End the church year intentionally. Perhaps a six-week Advent season could be preceded by Christ the King (a 20th century liturgical innovation), and All Saints before that (check out Christopher's blogpost about the timing of Advent). That is, All Saints could essentially lead us directly into the end of the church year (thematically it could work nicely) and then Advent. Christopher suggests perhaps a mini-season of All Saints. I'm not sure what I think about that, but I do like using All Saints as a shift, a liturgical marker pointing the Church toward the year end and Advent.
Establish All Saints as a Sunday feast. Let's design the lectionary to assume All Saints as a Sunday celebration, since that's what nearly all Lutherans do anyway. In this capacity as a Sunday feast, it will clearly and cleanly mark a change in the church season toward Christ the King and Advent.
Move Reformation Sunday. It might be time that we Lutherans find another time of year to celebrate the Reformation. Perhaps we could celebrate on June 25, the day of the Presentation of the Augsburg Confession – a day that better represents the work and legacy of the evangelical movement than does a commemoration of Luther's 95 theses.
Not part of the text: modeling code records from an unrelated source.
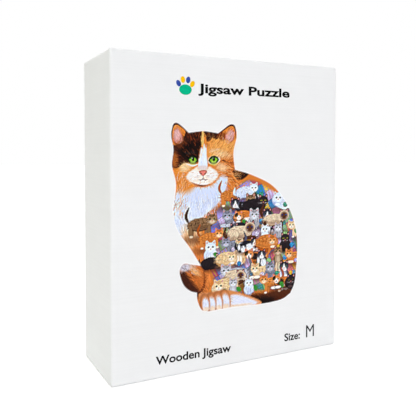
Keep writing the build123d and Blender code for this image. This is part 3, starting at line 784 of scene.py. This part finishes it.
def noise(add, patch, detail=4.0, roughness=0.6, stretch=(1, 1, 1)):
    """Soft noise with patches of a size in mm, shorter along an axis with more stretch."""
    place = add("ShaderNodeTexCoord").outputs["Object"]
    scale = tuple(k / (patch * MM) for k in stretch)
    where = add("ShaderNodeMapping", {"Vector": place, "Scale": scale}).outputs["Vector"]
    return add("ShaderNodeTexNoise", {"Vector": where, "Scale": 1.0, "Detail": detail,
                                      "Roughness": roughness}).outputs["Fac"]


def ramp(add, fac, stops):
    node = add("ShaderNodeValToRGB", {"Fac": fac})
    elements = node.color_ramp.elements
    while len(elements) < len(stops):
        elements.new(0.5)
    for element, (at, colour) in zip(elements, stops):
        element.position = at
        element.color = (*colour, 1)
    return node.outputs["Color"]


def between(add, fac, low, high, start=0.3, end=0.7):
    """A number that runs from low to high with the noise."""
    return add("ShaderNodeMapRange", {"Value": fac, "From Min": start, "From Max": end, "To Min": low,
                                      "To Max": high}).outputs["Result"]


def drifting(add, colour, spread, fac):
    """A colour that drifts a little lighter and darker with the noise."""
    low, high = ([min(1.0, v * k) for v in colour] for k in (1 - spread, 1 + spread))
    return ramp(add, fac, [(0.3, low), (0.7, high)])


def calculated(add, operation, a, b):
    return add("ShaderNodeMath", {0: a, 1: b}, operation=operation).outputs["Value"]


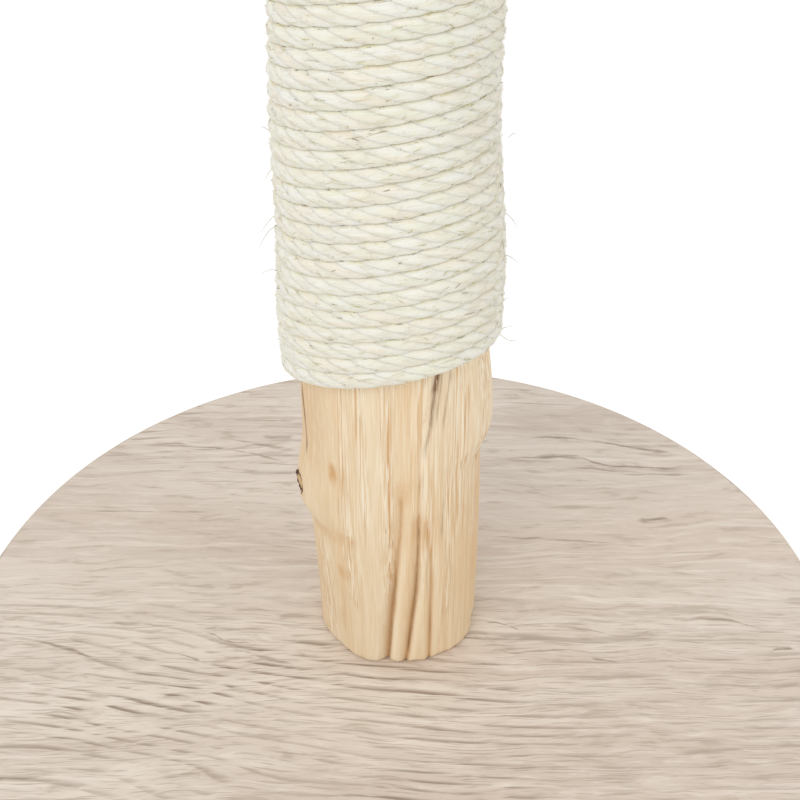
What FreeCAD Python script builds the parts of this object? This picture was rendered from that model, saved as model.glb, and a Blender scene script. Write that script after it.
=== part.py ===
import FreeCAD, Part
import math
import os

# A free-standing scratching post: a round laminated board on floor pads, a peeled natural
# trunk bolted to its middle from below, and one length of thick rope wound round the trunk.
# Millimetres, +Z up. The origin is on the floor under the board's centre, and -Y is the front.

Vec = FreeCAD.Vector
UP = Vec(0, 0, 1)

# ---- Board ----
board_radius = 250.0
core_thickness = 20.0
laminate_thickness = 0.8
band_thickness = 1.2          # glued strip round the board's edge
band_edge_chamfer = 0.7
band_joint_gap = 0.4          # where the strip's two ends meet, at the back
glue_line = 0.1

# ---- Floor pads ----
pad_count = 6
pad_radius = 15.0
pad_thickness = 3.4
pad_inset = 38.0              # pad centre to board edge

# ---- Trunk ----
trunk_foot_radius = 44.6
trunk_belly_radius = 46.6
trunk_neck_radius = 46.0      # where the rope starts
trunk_top_radius = 41.6
trunk_lean = 3.9              # the upper trunk stands this far to the left of the foot
trunk_lean_end = 0.9          # where it is upright again, as a share of the bare foot's height
trunk_belly_end = 0.87        # where the belly ends, as the same kind of share
trunk_widening_end = 0.83
hollow_end = 0.88             # where the hollows and knots have run out
foot_rounding = 2.6
top_chamfer = 2.5
bare_foot_height = 186.0      # board to the rope's lowest turn, halfway round
bare_head_height = 52.0

# ---- Rope ----
rope_diameter = 8.0
rope_flattening = 0.6         # how much narrower the packed rope is than the loose one
rope_turns = 24
rope_pitch = 8.8
rope_seat_clearance = 0.35
rope_sides = 6
rope_arcs_per_turn = 2        # each is a pair of arcs
rope_rise_right = 7.8         # how much higher the lowest turn lies on its right side
rope_rise_right_top = 5.6     # the same at the top turn
rope_rise_front = 11.0        # how much higher the lowest turn lies at the front
rope_rise_front_rest = 6.5    # what is left of that once the turns have settled
rope_settling_turns = 6.0

# ---- Bolt, washers and insert that hold the trunk ----
bolt_diameter = 10.0
bolt_head_across = 16.0
bolt_head_height = 6.4
bolt_engagement = 30.0        # thread length inside the insert
bolt_tip_chamfer = 1.0
lock_washer_outer = 18.0
lock_washer_thickness = 2.2
lock_washer_split = 1.6
flat_washer_outer = 30.0
flat_washer_thickness = 2.5
washer_bore_clearance = 0.25
bolt_head_recess = 1.0        # head below the board's underside
counterbore_clearance = 1.0
bolt_hole_clearance = 0.5
insert_wall = 3.0
insert_length = 32.0
insert_recess = 1.0
insert_bore_spare = 3.0       # free depth above the insert
bolt_head_bevel = 0.6         # how far the head's corners are eased, across its flats
bolt_head_bevel_height = 1.2
lock_washer_split_angle = 55.0
thread_clearance = 0.1
press_clearance = 0.1

# ---- Screws that stop the trunk turning ----
screw_count = 3
screw_diameter = 5.0
screw_head_diameter = 10.0
screw_head_height = 2.8
screw_bite = 32.0             # length inside the trunk
screw_tip_length = 5.0
screw_recess = 0.4
screw_circle_radius = 29.0
screw_clearance = 0.15

# ---- Staples at the rope's ends ----
staple_wire = 1.0
staple_leg = 11.0             # length inside the wood
staple_clearance = 0.15
staple_from_end = 9.0         # along the rope, from its cut end

overrun = 1.0                 # how far a hole's form passes the face that it opens

# ---- Heights that follow ----
board_bottom = pad_thickness
core_bottom = board_bottom + laminate_thickness
core_top = core_bottom + core_thickness
board_top = core_top + laminate_thickness
core_radius = board_radius - band_thickness
rope_zone_height = rope_turns * rope_pitch
trunk_height = bare_foot_height + rope_zone_height + bare_head_height
rope_radius = (rope_diameter - rope_flattening) / 2.0
bolt_radius = bolt_diameter / 2.0
counterbore_depth = (bolt_head_recess + bolt_head_height + lock_washer_thickness
                     + flat_washer_thickness)
counterbore_radius = flat_washer_outer / 2.0 + counterbore_clearance
head_bottom = board_bottom + bolt_head_recess
head_top = head_bottom + bolt_head_height
lock_washer_top = head_top + lock_washer_thickness
washer_seat = board_bottom + counterbore_depth
insert_bottom = board_top + insert_recess
insert_radius = bolt_radius + thread_clearance + insert_wall

# The trunk's long hollows: angle at the foot, angle at the rope, depth, half width.
# Angles are in degrees from the front, towards the right.
HOLLOWS = (
    (-8.0, 7.0, 3.2, 9.0),
    (11.0, 19.0, 2.2, 8.0),
    (31.0, 25.0, 1.8, 9.0),
    (-52.0, -40.0, 1.4, 14.0),
    (78.0, 66.0, 1.6, 12.0),
    (124.0, 132.0, 2.4, 12.0),
    (171.0, 166.0, 1.8, 10.0),
    (-128.0, -136.0, 2.6, 13.0),
)
# Its swollen knots: angle, height on the trunk, rise, half width in degrees, half height.
KNOTS = (
    (-82.0, 98.0, 8.0, 34.0, 19.0),
    (80.0, 147.0, 5.4, 27.0, 19.0),
    (150.0, 62.0, 3.0, 24.0, 22.0),
)
trunk_points_round = 30
trunk_foot_steps = 9
neck_shoulder = 0.3           # step where the seat shaved for the rope begins
shoulder_drop = 4.0           # how far below the rope that step lies


def smooth(share):
    """0 to 1 with level ends."""
    share = min(max(share, 0.0), 1.0)
    return share * share * (3.0 - 2.0 * share)


def plain_radius(level):
    """The trunk's mean radius at a height on the trunk."""
    if level < bare_foot_height:
        share = level / bare_foot_height
        belly = math.sin(math.pi * min(share / trunk_belly_end, 1.0)) ** 2
        widening = trunk_neck_radius + neck_shoulder - trunk_foot_radius
        line = trunk_foot_radius + widening * smooth(share / trunk_widening_end)
        return line + (trunk_belly_radius - trunk_neck_radius) * belly
    share = (level - bare_foot_height) / (trunk_height - bare_foot_height)
    return trunk_neck_radius + (trunk_top_radius - trunk_neck_radius) * share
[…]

Convert your congregation to a July-June fiscal year. Congregational programs work according to a program-year schedule, as do schools. For both liturgical and budgetary purposes, congregations should change their financial books to a fiscal year calendar beginning July 1. Budgets would be fixed for ministry program years (making for more realistic understanding of program costs and planning), and Stewardship appeals would take place in May and June (deep in the Easter season or early in the green Sundays of Pentecost).
Teach more. These seasons and themes are important, and the ways we celebrate them in worship is critical to our proclamation of the Gospel. However, we can also do well to teach these themes and support their integration into the lives of our members through intentional education programs and devotional materials (daily lectionary readings, pericope groups, email prayer and devotional readings, etc.).
More to say, but it's very late. G'night.